## [WRITTEN TASK]
Everything from the line containing "for (d = drawers)" down to the line containing "obj.matrix_parent_inverse = Matrix.Identity(4)" is to be returned exactly; include both boundary lines and leave out all others.

## [RECORDED DATA]
● ● ● ● ● ● ●

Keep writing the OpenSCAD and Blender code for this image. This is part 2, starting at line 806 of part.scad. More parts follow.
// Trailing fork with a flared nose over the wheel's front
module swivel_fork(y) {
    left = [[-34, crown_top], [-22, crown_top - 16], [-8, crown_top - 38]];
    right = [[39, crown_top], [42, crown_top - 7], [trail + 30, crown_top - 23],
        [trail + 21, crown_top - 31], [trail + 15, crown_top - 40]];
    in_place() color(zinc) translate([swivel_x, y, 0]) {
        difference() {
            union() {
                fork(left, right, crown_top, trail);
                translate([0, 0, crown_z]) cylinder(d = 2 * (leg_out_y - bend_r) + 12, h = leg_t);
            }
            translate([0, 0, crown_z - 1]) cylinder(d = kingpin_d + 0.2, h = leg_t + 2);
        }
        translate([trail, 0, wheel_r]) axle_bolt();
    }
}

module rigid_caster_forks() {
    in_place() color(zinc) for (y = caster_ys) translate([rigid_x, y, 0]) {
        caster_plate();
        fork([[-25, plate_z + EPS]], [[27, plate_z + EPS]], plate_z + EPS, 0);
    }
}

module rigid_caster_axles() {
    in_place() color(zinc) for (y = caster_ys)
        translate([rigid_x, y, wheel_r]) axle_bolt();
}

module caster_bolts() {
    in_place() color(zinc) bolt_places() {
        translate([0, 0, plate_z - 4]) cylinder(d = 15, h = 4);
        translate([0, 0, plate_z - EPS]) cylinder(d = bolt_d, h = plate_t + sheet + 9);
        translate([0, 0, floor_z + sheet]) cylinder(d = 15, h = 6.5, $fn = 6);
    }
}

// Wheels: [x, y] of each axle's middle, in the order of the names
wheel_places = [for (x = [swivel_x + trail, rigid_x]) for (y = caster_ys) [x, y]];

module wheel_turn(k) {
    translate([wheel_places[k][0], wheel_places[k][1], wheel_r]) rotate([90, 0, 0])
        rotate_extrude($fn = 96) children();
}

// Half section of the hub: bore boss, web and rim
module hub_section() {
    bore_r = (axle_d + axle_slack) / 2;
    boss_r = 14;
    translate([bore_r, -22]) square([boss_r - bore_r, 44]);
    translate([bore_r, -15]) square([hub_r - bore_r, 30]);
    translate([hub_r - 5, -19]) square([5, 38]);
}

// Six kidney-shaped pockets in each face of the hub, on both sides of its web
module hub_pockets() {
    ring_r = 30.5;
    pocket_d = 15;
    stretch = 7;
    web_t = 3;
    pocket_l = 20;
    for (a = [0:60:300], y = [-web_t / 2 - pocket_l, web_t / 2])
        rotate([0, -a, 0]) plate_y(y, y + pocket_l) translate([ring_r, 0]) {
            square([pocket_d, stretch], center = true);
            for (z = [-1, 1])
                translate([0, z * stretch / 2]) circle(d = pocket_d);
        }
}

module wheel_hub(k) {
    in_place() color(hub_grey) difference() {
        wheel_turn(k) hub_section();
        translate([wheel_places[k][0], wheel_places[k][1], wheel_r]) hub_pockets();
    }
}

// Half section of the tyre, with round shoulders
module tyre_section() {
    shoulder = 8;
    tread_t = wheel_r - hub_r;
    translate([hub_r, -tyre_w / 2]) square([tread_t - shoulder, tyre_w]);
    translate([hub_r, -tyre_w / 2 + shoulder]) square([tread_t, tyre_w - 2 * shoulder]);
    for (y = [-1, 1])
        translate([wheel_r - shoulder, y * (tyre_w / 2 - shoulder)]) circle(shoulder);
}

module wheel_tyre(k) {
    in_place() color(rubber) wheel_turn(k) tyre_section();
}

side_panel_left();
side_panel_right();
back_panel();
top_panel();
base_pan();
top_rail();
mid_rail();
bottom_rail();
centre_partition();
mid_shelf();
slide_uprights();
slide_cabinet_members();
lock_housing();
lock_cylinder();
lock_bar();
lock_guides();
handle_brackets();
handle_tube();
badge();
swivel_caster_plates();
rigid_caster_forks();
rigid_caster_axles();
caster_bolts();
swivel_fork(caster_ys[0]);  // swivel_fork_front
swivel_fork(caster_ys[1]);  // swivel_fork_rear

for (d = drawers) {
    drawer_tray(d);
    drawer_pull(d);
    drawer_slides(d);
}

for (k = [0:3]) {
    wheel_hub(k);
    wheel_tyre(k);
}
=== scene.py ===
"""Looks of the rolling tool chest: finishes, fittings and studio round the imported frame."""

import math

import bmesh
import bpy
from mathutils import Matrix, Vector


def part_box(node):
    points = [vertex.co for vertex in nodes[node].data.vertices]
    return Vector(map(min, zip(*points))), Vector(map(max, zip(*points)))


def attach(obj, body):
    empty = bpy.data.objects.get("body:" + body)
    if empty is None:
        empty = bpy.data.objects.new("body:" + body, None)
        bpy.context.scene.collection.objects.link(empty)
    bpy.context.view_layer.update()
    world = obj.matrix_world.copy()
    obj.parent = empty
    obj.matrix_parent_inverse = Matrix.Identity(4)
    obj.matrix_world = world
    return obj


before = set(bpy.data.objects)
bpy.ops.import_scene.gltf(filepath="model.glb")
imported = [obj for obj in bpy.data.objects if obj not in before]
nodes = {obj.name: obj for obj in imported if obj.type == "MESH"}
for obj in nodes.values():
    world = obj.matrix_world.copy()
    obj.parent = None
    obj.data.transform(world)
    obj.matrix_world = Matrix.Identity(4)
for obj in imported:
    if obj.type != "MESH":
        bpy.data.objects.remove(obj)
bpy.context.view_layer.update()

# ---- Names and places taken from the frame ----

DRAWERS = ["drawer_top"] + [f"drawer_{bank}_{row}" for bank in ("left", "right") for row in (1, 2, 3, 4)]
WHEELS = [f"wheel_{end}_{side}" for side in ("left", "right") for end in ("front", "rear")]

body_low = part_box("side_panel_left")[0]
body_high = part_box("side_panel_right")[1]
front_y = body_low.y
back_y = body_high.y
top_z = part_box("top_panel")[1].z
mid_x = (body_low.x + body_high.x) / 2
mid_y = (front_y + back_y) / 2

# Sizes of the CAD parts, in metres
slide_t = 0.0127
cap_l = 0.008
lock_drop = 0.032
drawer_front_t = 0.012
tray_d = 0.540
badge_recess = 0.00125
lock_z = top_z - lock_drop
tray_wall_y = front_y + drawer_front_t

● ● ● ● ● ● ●

## [FULL ANSWER]
for (d = drawers) {
    drawer_tray(d);
    drawer_pull(d);
    drawer_slides(d);
}

for (k = [0:3]) {
    wheel_hub(k);
    wheel_tyre(k);
}
=== scene.py ===
"""Looks of the rolling tool chest: finishes, fittings and studio round the imported frame."""

import math

import bmesh
import bpy
from mathutils import Matrix, Vector


def part_box(node):
    points = [vertex.co for vertex in nodes[node].data.vertices]
    return Vector(map(min, zip(*points))), Vector(map(max, zip(*points)))


def attach(obj, body):
    empty = bpy.data.objects.get("body:" + body)
    if empty is None:
        empty = bpy.data.objects.new("body:" + body, None)
        bpy.context.scene.collection.objects.link(empty)
    bpy.context.view_layer.update()
    world = obj.matrix_world.copy()
    obj.parent = empty
    obj.matrix_parent_inverse = Matrix.Identity(4)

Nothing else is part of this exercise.